答案： 1.
(1)证明:
∵△ABC和△ADE都是等边三角形，
∴AD = AE，AB = AC，∠DAE = ∠BAC = 60°.
∴∠DAE - ∠BAE = ∠BAC - ∠BAE，
　即∠BAD = ∠CAE.
∴△BAD ≌ △CAE(SAS).
∴BD = CE.
(2)解:
∵△ABC和△ADE都是等腰直角三角形，
∴$\frac{AD}{AE}$ = $\frac{AB}{AC}$ = $\frac{1}{\sqrt{2}}$，∠DAE = ∠BAC = 45°.

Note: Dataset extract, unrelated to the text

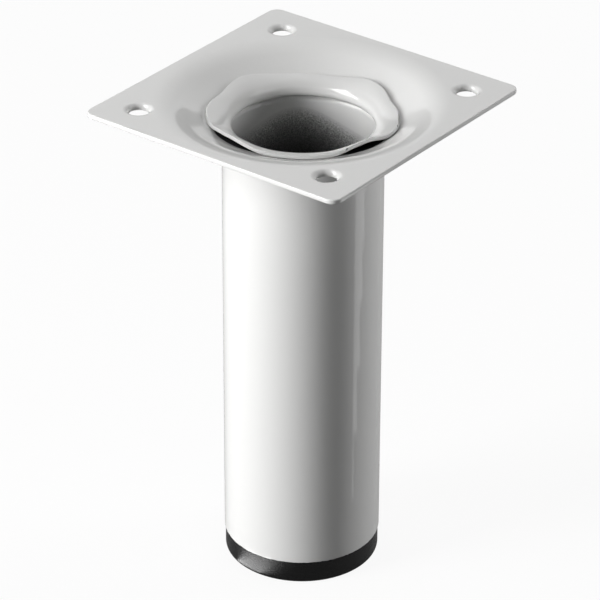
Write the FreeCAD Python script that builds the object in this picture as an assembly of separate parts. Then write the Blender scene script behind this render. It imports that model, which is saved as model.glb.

∴∠DAE - ∠BAE = ∠BAC - ∠BAE，
　即∠BAD = ∠CAE.
∴△BAD ∽ △CAE.
∴$\frac{BD}{CE}$ = $\frac{AB}{AC}$ = $\frac{1}{\sqrt{2}}$ = $\frac{\sqrt{2}}{2}$.
(3)解:①
∵$\frac{AB}{BC}$ = $\frac{AD}{DE}$ = $\frac{3}{4}$，
∴$\frac{AB}{AD}$ = $\frac{BC}{DE}$.又
∵∠ABC = ∠ADE = 90°，
∴△ABC ∽ △ADE.
∴∠BAC = ∠DAE，$\frac{AB}{AC}$ = $\frac{AD}{AE}$.
∴∠DAE - ∠BAE = ∠BAC - ∠BAE，即∠BAD = ∠CAE.
∴△BAD ∽ △CAE.
∴$\frac{BD}{CE}$ = $\frac{AB}{AC}$.
　在Rt△ABC中，$\frac{AB}{BC}$ = $\frac{3}{4}$，设AB = 3k，BC = 4k，
　由勾股定理，得AC = $\sqrt{AB^{2} + BC^{2}}$ = 5k.
∴$\frac{AB}{AC}$ = $\frac{3k}{5k}$ = $\frac{3}{5}$.
∴$\frac{BD}{CE}$ = $\frac{AB}{AC}$ = $\frac{3}{5}$.
　②由①，得△CAE ∽ △BAD，
∴∠ACE = ∠ABD.
∵∠AGC = ∠BGF，
∴∠BFC = ∠BAC.
∴sin∠BFC = sin∠BAC = $\frac{BC}{AC}$ = $\frac{4k}{5k}$ = $\frac{4}{5}$.